Grills are heating up and pans are sizzling for a competition that only the legendary Morimoto-san is fit to judge. In the past few months, an Iron Chef-style rivalry has ensued in Hong Kong as an onslaught of gourmet Japanese hotspots have come to the forefront of the food scene, bringing us a taste of the country’s tantalizing, savoury and super fresh offerings, from sushi and teppanyaki to robatayaki and shabu shabu. Joining the highly revered master chefs at Nobu and Zuma are a fleet of young talents who are quickly making their way up the culinary ranks. . .

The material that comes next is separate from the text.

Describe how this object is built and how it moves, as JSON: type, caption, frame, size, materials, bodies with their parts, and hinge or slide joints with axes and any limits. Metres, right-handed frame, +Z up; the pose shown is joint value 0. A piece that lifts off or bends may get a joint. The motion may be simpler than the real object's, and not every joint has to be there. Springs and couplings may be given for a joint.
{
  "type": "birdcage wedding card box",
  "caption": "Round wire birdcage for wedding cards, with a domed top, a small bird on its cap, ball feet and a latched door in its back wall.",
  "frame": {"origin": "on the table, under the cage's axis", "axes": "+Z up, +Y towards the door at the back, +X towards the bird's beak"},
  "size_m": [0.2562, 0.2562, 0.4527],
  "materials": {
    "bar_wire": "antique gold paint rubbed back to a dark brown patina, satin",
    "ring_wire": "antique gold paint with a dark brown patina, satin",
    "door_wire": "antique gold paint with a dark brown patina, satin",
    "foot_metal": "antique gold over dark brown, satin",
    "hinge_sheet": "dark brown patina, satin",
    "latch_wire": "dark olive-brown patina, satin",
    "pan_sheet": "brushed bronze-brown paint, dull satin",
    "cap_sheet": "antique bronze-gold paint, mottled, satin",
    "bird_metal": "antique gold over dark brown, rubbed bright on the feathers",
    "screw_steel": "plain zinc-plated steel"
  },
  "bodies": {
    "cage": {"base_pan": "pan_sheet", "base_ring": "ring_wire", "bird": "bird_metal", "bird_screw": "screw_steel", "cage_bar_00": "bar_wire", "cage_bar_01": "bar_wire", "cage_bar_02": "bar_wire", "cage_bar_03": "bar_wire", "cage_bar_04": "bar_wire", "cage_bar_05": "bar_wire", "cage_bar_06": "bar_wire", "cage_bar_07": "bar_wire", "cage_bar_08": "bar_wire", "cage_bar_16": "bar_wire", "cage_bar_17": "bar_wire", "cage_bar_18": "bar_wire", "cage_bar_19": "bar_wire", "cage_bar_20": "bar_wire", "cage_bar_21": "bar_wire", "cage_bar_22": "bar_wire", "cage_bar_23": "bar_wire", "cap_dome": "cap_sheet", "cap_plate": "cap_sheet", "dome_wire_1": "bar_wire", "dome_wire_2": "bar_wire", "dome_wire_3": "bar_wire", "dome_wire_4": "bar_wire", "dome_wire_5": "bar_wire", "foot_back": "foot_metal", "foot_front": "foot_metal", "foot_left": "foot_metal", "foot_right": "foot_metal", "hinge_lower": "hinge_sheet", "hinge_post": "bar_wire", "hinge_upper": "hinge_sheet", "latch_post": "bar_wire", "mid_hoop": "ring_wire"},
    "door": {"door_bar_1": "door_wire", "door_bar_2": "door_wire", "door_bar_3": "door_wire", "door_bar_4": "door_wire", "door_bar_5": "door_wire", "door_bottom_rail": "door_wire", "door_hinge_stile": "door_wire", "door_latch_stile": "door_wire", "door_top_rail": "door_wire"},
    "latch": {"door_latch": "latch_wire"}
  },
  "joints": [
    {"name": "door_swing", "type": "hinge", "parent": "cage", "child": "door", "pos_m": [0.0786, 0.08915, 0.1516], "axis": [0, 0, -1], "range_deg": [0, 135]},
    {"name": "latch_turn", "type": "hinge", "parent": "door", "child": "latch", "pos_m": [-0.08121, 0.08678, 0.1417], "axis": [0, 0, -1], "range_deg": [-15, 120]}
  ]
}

Contestant 1: ROKA (Level LG1, Shop 002, Pacific Place, Admiralty, 3960 5988)
In Japanese, RO means a hearth or gathering place, KA means a burning fire. ROKA means Hong Kong’s newest internationally renowned Japanese concept restaurant, which is taking the city by storm. First launched in London in 2004, ROKA extends the Japanese dining experience beyond sushi and tempura to the dynamic, sizzling Japanese Robata grill. The 6,000 square foot venue presents the highest quality market-fresh sashimi and maki rolls along with charcoal-grilled meats, seafood and seasonal vegetables complemented by signature sauces and served from the open grill. Don’t miss the lamb cutlets with hot pepper spices and black cod skewers with gingered saikyo miso. Desserts like the strawberry, jasmine sundae with yuzu granite and cocktails like the Cosumo, a blood orange and apple cosmopolitan, mean ROKA is one gathering place you’ll be returning to again and again.

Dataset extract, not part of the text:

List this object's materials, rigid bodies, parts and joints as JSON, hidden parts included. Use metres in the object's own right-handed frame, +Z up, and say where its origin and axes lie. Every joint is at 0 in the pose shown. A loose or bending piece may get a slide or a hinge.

Contestant 2: Magushi (72 Peel St., SoHo, 2868 1428)
If you can make it up to the top of the steep incline of Peel St. (note: if wearing 4 inch heels or above, we strongly recommend getting dropped off at Caine Rd. and walking down the steps to avoid major embarrassment), you will be rewarded with SoHo’s latest sleek yet intimate new sake bar and dining spot, Magushi. This tiny sliver of a restaurant offers counter seating as well as a few tables where you can watch the sizzling robatayaki being prepared. Top picks for these grilled and skewered delights are the miso-glazed cod, oysters, foie gras and lamb chops as well as fresh veggies like asparagus and sweet potatoes. A fully stocked sake bar and expert advice from the restaurant’s manager ensure you’ll be sipping away on your preferred blend of the good stuff in no time. And with no main courses in sight, this is the perfect place to begin a big night out. . .goodbye heavy food coma, hello savoury bites and sake-fueled fun!

Contestant 3: Shabu Shabu (G/F, Dennies House, 20 Luard Rd., Wan Chai, 2893 8806)
Recently, there seems to be no shortage of reasons to adore Wanchai. Just when you thought you might fancy a change and it was time to check back to see how dear old Central is fairing, there is another enticing gastronomic delight that has you heading east again. Shabu Shabu, as its name suggests, serves up delectable, hearty servings of this Japanese specialty. Cook up a feast with thin slices of Japanese beef, shrimp dumplings, abalone, lobster, fresh noodles and an array of vegetables with your choice of aromatic soup base. You can also enjoy other favourites including beef rice in a stone pot, baked seafood udon with cream sauce and goose liver teppanyaki. The light wood traditional decor makes for an intimate, authentic setting, and in no time you’ll feel like you’ve been whisked away to a backstreet gem in Ginza.

Contestant 4: Shiro (G/F, Level 1, adjacent to Lane Crawford, Pacific Place, Admiralty, 2155 8066)
If the excitement of shopping the fabulous new Autumn/Winter collections is taking your blood sugar levels on a rollercoaster ride, then make a stop at the perfect new spot for a mid-spree pick-me-up. Shiro, the uber chic new David Yeo creation is offering a sassy new take on Japanese “Kaiten sushi” in ultra sleek surroundings. Come and enjoy the place “where fashion meets sushi” and each exquisitely designed creation from the menu looks just as alluring as the immaculate styles from the Autumn/Winter collections! Only the highest quality fish is used, jet fresh and delivered daily from Tokyo’s famous Tsukiji market. Mouth watering signature dishes include araba crab tempura with miso paste and slow cooked Kobe beef on braised Japanese turnip with sweet miso sauce, washed down with a specialty cocktail created by the in-house mixologists or one of their extensive sake choices. With food this delicious and healthy, you’ll still be able to fit into your newly purchased autumn must-haves and your tummy will be singing. . . miso happy!

Who should become the next Iron Chef? You be the judge, it’s time to make reservations and find out!